• [STATED PROBLEM]: Retype everything from the line that contains "spray_frame();" down to the line that contains "# stands for", inclusive, without altering or adding anything.

(Entries with model source code)
↓↓↓
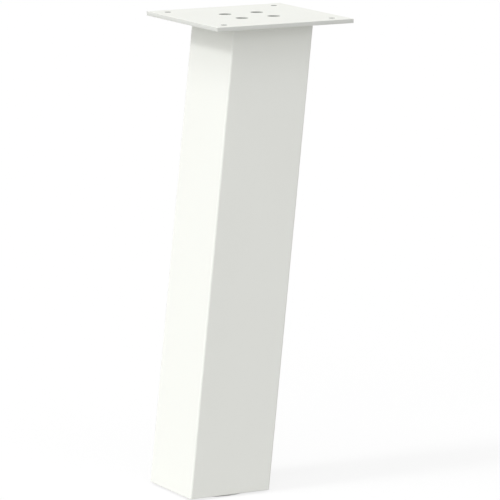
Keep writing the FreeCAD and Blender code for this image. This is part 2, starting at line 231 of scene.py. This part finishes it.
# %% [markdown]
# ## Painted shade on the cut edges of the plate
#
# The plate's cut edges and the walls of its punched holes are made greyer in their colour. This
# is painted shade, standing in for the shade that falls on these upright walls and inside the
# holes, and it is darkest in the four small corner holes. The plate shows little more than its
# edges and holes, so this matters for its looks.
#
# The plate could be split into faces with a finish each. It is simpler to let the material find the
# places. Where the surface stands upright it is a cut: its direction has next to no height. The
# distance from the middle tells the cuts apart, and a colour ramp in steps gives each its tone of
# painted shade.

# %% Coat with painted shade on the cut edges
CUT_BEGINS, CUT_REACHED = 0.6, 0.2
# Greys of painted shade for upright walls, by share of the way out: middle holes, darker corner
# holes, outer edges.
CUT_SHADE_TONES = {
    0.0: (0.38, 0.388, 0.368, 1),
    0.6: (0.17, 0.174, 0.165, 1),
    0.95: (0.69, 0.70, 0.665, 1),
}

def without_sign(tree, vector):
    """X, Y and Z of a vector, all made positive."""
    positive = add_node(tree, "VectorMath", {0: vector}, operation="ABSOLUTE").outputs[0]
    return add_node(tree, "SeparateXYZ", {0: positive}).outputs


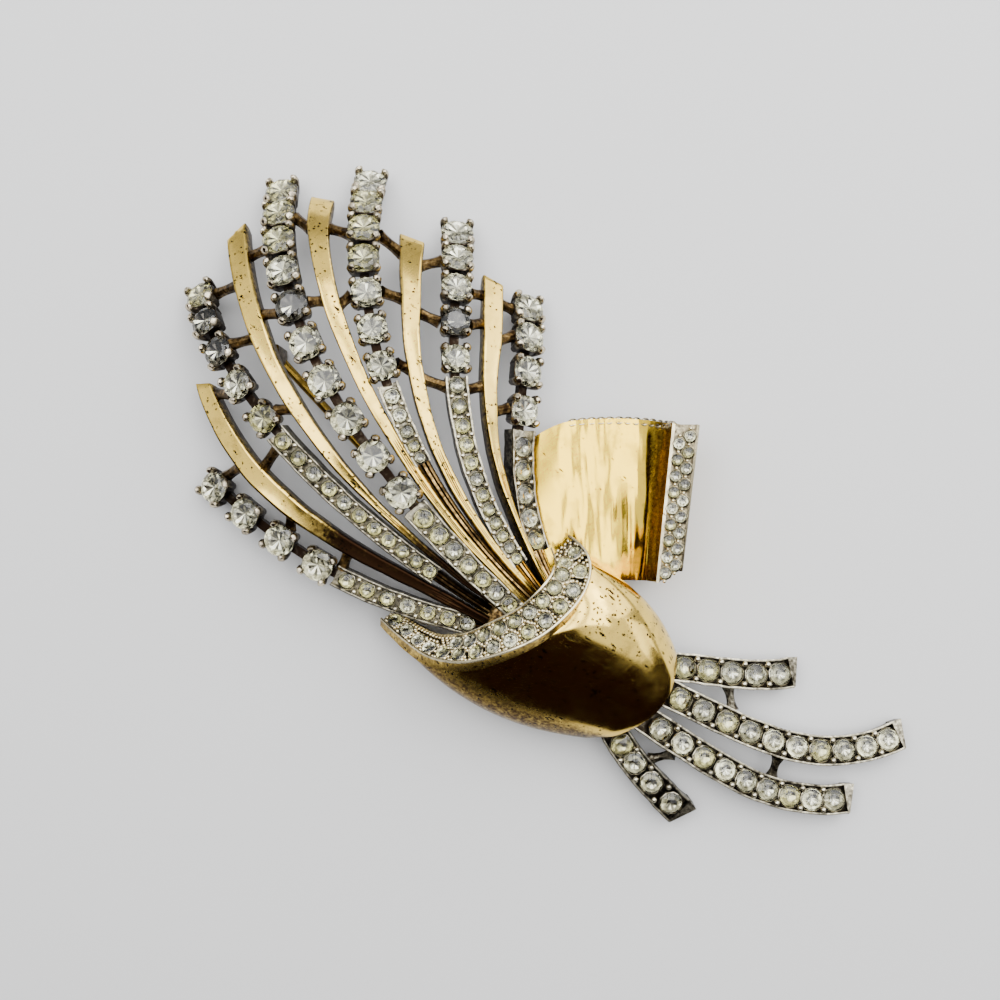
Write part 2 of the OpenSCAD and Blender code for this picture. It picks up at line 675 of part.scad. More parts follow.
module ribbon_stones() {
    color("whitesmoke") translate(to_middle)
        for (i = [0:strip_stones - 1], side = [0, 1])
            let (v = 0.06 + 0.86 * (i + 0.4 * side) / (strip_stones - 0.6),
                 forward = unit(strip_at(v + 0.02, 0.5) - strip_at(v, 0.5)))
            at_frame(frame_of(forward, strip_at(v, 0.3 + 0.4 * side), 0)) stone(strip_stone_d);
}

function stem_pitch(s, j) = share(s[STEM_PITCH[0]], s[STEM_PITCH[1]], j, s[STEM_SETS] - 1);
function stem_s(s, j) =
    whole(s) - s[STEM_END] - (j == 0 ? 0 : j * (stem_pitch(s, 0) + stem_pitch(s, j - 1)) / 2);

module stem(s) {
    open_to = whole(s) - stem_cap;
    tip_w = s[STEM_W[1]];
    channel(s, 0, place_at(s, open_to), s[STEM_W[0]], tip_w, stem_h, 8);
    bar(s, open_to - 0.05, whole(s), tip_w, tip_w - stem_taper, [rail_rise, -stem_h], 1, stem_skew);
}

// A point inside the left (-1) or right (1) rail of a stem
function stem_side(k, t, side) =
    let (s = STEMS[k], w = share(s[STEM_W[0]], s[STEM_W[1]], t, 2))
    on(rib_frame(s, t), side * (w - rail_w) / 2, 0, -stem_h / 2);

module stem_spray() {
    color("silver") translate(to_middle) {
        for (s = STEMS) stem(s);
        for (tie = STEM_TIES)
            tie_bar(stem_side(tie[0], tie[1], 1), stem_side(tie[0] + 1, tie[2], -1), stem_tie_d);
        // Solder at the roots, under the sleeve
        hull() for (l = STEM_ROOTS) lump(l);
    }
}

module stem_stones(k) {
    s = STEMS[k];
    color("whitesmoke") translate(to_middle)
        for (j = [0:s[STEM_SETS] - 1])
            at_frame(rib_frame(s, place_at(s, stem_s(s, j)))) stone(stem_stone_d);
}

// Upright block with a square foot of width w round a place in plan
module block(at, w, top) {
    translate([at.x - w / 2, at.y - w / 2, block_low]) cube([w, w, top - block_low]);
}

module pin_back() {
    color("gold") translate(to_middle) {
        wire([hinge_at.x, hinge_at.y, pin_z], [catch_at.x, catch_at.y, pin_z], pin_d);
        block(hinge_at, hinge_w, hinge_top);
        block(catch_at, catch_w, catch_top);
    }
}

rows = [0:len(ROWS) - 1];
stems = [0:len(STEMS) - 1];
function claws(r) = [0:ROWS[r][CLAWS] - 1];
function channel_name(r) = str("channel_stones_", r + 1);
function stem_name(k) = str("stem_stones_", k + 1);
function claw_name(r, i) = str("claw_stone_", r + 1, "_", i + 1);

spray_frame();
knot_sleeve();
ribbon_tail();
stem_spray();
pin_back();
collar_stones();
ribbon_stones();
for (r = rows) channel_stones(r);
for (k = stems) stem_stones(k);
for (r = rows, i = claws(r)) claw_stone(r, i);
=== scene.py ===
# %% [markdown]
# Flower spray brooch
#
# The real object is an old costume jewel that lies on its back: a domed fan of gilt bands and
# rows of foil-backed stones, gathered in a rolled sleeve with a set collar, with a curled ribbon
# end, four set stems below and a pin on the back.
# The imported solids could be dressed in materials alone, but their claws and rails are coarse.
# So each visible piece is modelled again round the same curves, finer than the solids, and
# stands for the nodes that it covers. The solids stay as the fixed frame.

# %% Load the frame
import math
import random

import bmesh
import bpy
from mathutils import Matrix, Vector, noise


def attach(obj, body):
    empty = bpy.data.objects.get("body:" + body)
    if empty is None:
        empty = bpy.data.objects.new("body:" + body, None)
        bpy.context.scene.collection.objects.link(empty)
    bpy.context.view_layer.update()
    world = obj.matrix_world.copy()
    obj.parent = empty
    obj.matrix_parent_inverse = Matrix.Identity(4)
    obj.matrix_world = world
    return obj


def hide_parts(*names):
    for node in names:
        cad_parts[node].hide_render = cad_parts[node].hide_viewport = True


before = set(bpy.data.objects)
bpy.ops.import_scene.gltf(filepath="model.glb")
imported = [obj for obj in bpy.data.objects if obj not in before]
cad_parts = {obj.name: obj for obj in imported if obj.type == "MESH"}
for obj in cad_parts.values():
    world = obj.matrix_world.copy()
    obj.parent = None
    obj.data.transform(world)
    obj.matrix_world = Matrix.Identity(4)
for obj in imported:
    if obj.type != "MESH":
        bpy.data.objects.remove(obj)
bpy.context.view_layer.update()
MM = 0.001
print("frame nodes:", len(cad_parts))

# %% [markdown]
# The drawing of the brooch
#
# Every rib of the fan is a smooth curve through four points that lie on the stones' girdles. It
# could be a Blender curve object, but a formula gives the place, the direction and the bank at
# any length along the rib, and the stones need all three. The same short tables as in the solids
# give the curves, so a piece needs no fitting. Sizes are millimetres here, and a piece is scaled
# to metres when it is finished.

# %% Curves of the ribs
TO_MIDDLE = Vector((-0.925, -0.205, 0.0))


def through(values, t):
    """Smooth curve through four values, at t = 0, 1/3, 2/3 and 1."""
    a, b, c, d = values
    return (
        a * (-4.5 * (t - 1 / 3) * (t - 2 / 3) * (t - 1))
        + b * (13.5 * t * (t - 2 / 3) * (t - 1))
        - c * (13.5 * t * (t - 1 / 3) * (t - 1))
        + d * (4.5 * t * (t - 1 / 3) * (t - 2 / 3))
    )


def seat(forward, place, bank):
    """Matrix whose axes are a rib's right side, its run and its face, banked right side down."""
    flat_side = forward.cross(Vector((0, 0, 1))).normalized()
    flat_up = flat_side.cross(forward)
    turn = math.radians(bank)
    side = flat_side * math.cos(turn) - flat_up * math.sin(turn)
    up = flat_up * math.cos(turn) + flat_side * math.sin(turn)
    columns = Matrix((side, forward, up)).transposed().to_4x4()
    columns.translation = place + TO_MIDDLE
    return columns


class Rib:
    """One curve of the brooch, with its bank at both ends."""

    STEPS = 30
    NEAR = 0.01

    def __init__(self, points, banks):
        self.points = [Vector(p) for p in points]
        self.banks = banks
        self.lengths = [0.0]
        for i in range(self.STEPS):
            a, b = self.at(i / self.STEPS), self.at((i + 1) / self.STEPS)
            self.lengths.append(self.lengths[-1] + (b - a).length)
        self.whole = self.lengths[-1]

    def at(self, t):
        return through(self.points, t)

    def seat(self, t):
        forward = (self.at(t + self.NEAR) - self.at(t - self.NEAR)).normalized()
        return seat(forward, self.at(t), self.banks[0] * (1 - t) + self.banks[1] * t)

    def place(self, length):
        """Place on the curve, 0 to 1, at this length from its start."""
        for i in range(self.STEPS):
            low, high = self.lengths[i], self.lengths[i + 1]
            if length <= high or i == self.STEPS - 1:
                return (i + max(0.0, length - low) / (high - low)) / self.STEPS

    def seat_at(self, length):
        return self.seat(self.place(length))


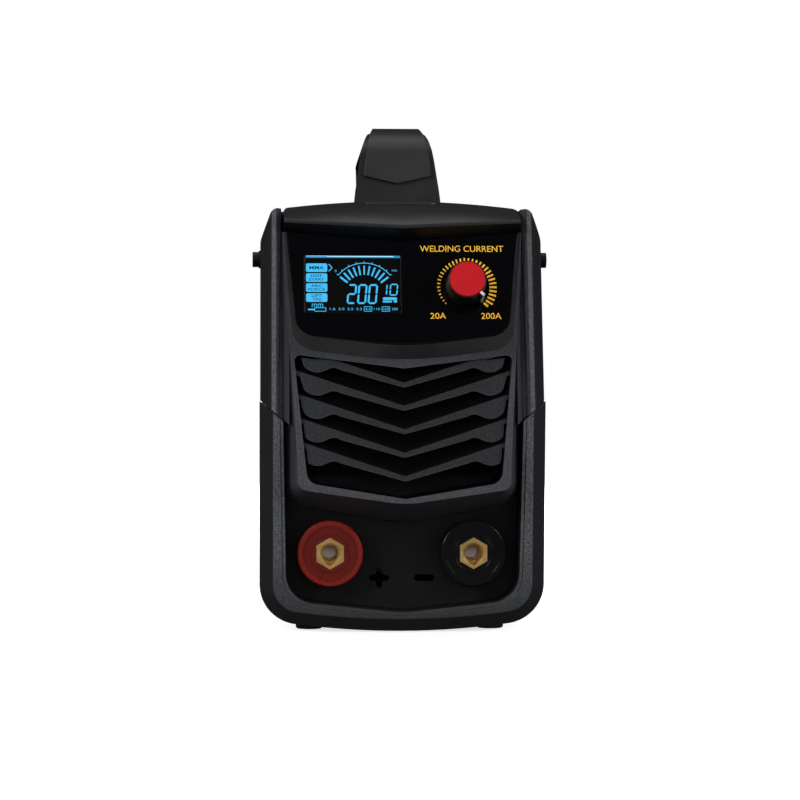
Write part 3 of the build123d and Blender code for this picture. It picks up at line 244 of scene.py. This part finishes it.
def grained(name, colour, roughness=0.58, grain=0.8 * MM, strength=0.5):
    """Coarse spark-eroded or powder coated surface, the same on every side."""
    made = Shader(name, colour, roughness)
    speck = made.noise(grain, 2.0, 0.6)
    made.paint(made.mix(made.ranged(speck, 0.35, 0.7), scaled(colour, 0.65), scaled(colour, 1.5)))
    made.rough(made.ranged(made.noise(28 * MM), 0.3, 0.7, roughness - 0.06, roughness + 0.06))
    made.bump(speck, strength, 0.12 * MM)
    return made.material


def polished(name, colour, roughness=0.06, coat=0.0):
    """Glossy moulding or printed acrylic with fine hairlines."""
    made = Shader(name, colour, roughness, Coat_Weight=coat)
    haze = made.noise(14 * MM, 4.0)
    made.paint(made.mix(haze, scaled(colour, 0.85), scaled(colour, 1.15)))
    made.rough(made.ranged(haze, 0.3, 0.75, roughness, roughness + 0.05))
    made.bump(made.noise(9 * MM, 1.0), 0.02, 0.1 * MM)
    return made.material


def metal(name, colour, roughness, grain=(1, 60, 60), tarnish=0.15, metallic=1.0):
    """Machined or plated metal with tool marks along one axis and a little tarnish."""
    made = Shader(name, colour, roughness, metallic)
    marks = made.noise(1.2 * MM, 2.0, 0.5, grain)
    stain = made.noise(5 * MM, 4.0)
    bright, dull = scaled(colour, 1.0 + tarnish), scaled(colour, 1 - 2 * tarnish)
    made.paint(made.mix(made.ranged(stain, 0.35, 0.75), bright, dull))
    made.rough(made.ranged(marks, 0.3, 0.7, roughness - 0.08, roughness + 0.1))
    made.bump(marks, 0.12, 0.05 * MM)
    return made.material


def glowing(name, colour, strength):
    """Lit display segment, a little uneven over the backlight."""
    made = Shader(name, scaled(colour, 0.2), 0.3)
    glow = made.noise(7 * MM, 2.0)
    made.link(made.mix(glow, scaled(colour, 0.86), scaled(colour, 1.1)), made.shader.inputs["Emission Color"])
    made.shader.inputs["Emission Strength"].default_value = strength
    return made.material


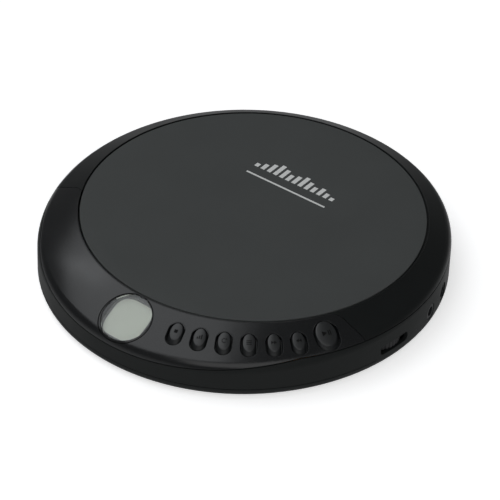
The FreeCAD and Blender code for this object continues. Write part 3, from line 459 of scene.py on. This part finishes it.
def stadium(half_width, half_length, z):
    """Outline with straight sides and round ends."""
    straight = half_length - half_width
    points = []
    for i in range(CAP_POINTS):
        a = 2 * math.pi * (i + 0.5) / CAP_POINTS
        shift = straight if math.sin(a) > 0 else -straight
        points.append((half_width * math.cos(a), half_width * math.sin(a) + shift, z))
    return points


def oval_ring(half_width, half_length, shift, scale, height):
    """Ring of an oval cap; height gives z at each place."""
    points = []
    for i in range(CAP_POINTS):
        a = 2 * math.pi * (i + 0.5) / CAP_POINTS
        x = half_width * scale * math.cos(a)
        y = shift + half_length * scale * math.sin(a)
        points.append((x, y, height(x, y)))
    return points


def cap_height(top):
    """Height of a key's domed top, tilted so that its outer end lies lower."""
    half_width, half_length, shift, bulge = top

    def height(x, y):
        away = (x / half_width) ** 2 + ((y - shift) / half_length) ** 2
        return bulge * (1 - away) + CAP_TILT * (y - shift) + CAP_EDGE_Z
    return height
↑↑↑
• [RESPONSE BELOW]:
spray_frame();
knot_sleeve();
ribbon_tail();
stem_spray();
pin_back();
collar_stones();
ribbon_stones();
for (r = rows) channel_stones(r);
for (k = stems) stem_stones(k);
for (r = rows, i = claws(r)) claw_stone(r, i);
=== scene.py ===
# %% [markdown]
# Flower spray brooch
#
# The real object is an old costume jewel that lies on its back: a domed fan of gilt bands and
# rows of foil-backed stones, gathered in a rolled sleeve with a set collar, with a curled ribbon
# end, four set stems below and a pin on the back.
# The imported solids could be dressed in materials alone, but their claws and rails are coarse.
# So each visible piece is modelled again round the same curves, finer than the solids, and
# stands for the nodes that it covers. The solids stay as the fixed frame.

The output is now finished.